Dear Ellie: My childhood best friend (we’re now in our early 30s) sent me an angry text. We haven’t been close for many years.

She recently had a baby and was upset that I wasn’t “there” for her. We lived thousands of miles apart at the time and texted updates (now we’re living again in the same city). I asked about her pregnancy (maybe not often enough). After she gave birth, I waited to hear from her. Then I messaged, saying that I wanted updates but there’s no pressure to reply. She said it was a bit overwhelming, so I messaged less frequently.

I tried to arrange a get-together. Prior to our date, she expressed disappointment that I didn’t know her baby’s name, and she now didn’t want to get together.

Then we had a heated two-hour discussion. I expressed my own upset and hurt. She seemed surprised.

She doesn’t acknowledge the support and concessions I made for her wedding. She also didn’t consider my own tough times (living far away with a difficult partner).

I apologized, then got defensive. She hung up.

Sadly, her mother died some years ago. I cannot imagine how hard it’d be to go through pregnancy and birth without her mom’s presence.

I feel she’s misplaced some expectation on me, without saying she’d like more support and communication. Maybe she didn’t realize she wanted it until she wasn’t getting it… she only said I’m a failed friend.

I apologized for not making more postpregnancy contact. I didn’t realize she was struggling so much.

But I don’t trust her. She’s “too busy” to mend and heal our friendship, which I suggested we discuss in person.

We made a plan and got together. Neither of us raised the issue. We were pleasant, chatty, kept the conversation light. We haven’t seen each other since.

I’ve now been home for a year. We send chatty updates and proposed plans, then one of us cancels. Yet, I’m sad to let the friendship die.

Should I email/call her and explain my hurt? Or arrange to hang out again and see if we find more pleasantries before diving into the hard stuff?

Can This Friendship Be Saved?

You’ve both dived into “the hard stuff” of hurt feelings, disappointments and blaming, long enough. You each experienced difficult situations, while separated from close family and emotional supports.

Like many first-time mothers, your friend expected enthusiasm and empathy, but the distance apart led to hurt and resentment instead. She was overwhelmed and sensitive. You felt misjudged and annoyed.

Put your mutual “hurts” in the past. Close friendship since early childhood deserves a better chance.

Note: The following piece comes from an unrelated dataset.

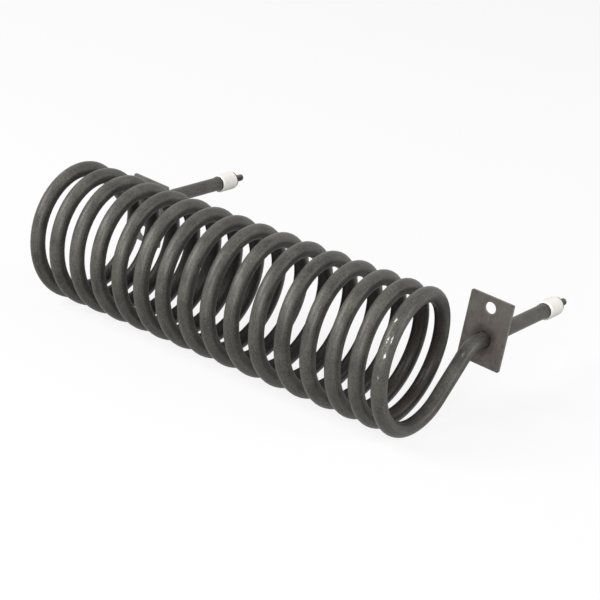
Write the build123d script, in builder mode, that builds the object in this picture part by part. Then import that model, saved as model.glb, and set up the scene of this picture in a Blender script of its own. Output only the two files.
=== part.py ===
from build123d import *
import os
from math import cos, pi, radians, sin, sqrt

# Coiled tubular heating element, millimetres, +Z up.
# The plates' back faces lie in the plane y = 0, and the origin is midway between their bolt holes.
# The coil runs along X in front of that plane, and both legs point to +Y through it.
# The element looks the same when it is turned half a turn about the Y axis.

# Sheath: one seamless steel tube
TUBE_DIAMETER = 8.0
TUBE_WALL = 0.8
MOUTH_FLARE = 0.45          # how far the mouth is belled out, on the radius
MOUTH_FLARE_LENGTH = 3.0

# Coil
COIL_DIAMETER = 75.0        # over the outside of the turns
COIL_PITCH = 14.4
WHOLE_TURNS = 15            # and a half: from the top of the first turn to the bottom of the last
COIL_SHIFT = 1.0            # the whole winding, towards the right leg
TURN_DRIFT = (0.2, -2.15, 0.8, -0.8)    # uneven winding: 1 to 4 half waves of drift along the axis
TURN_LEAN = (-0.4, 0.0, 0.55, 1.4)      # front of a turn ahead of its middle, by powers of the place
TURN_NOD = 0.55             # top of the last turn ahead of its middle, and top of the first one behind

# Tails: straight tangents that leave the coil and bend into the legs
TAKEOFF_ANGLE = 42.0        # how far past top or bottom the tail leaves the turn, degrees
TAIL_BEND_RADIUS = 16.0     # centreline
LEG_OFFSET = 2.5            # right leg below the coil's axis, left leg above it
LEG_REACH = 63.0            # plates' back faces to the mouth of the sheath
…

Reader’s Commentary Regarding the letter-writer whose relationship concerns set off “alarm bells” for this reader (June 9):

“The young woman whose older boyfriend is asking her to live with him ‘to see if it works’ is naturally feeling uncomfortable. He sounds controlling and possibly narcissistic. He may’ve been ‘grooming’ her through their five-month courtship. She senses that he has an agenda and is worried about ‘not meeting his private goals for us and about me.’

“She’s uncomfortable showing her ‘crabby’ side and being real with him, but enjoyed the fantasy-like courtship. She may ‘love’ his charming, caring, and attractive persona, but there’s likely no chance of a healthy, mutual love.

“I know a version of this fantasy too well. I’m coming to my senses after decades of abuse and self-doubt. Worse has been recognizing the damage done to my beloved children.

“I’m finally becoming whole myself and helping my children towards healing.”

FEEDBACK Regarding the grandparents dividing their forthcoming will between their two adult sons, while only one son has children and the other has none (June 10):

Reader – “Adult children prefer equal treatment. Do this for both sons, under the same terms of the will.

“Meanwhile, consider setting up a Registered Educational Savings Plan (RESP) or some similar plan. Start contributing ‘education funds’ now, treating each grandchild equally.”

Reader #2 – “Seek a lawyer’s advice and explore your options. Then, discuss with both sons and grandchildren (requiring age-appropriate information). State your desires and intentions clearly. Then, a second visit to your lawyer to generate the will.

“As long as the grandparent circumstances for either children or any grandchildren change over time, the ratios can always be adjusted.

“If everyone is fair and reasonable, I suggest a third of the total amount for each son, and a third to be shared amongst the grandchildren.”

Ellie’s tip of the day

When friendship falters, both sides must yield or acknowledge failure.

Send relationship questions to [email protected] or [email protected]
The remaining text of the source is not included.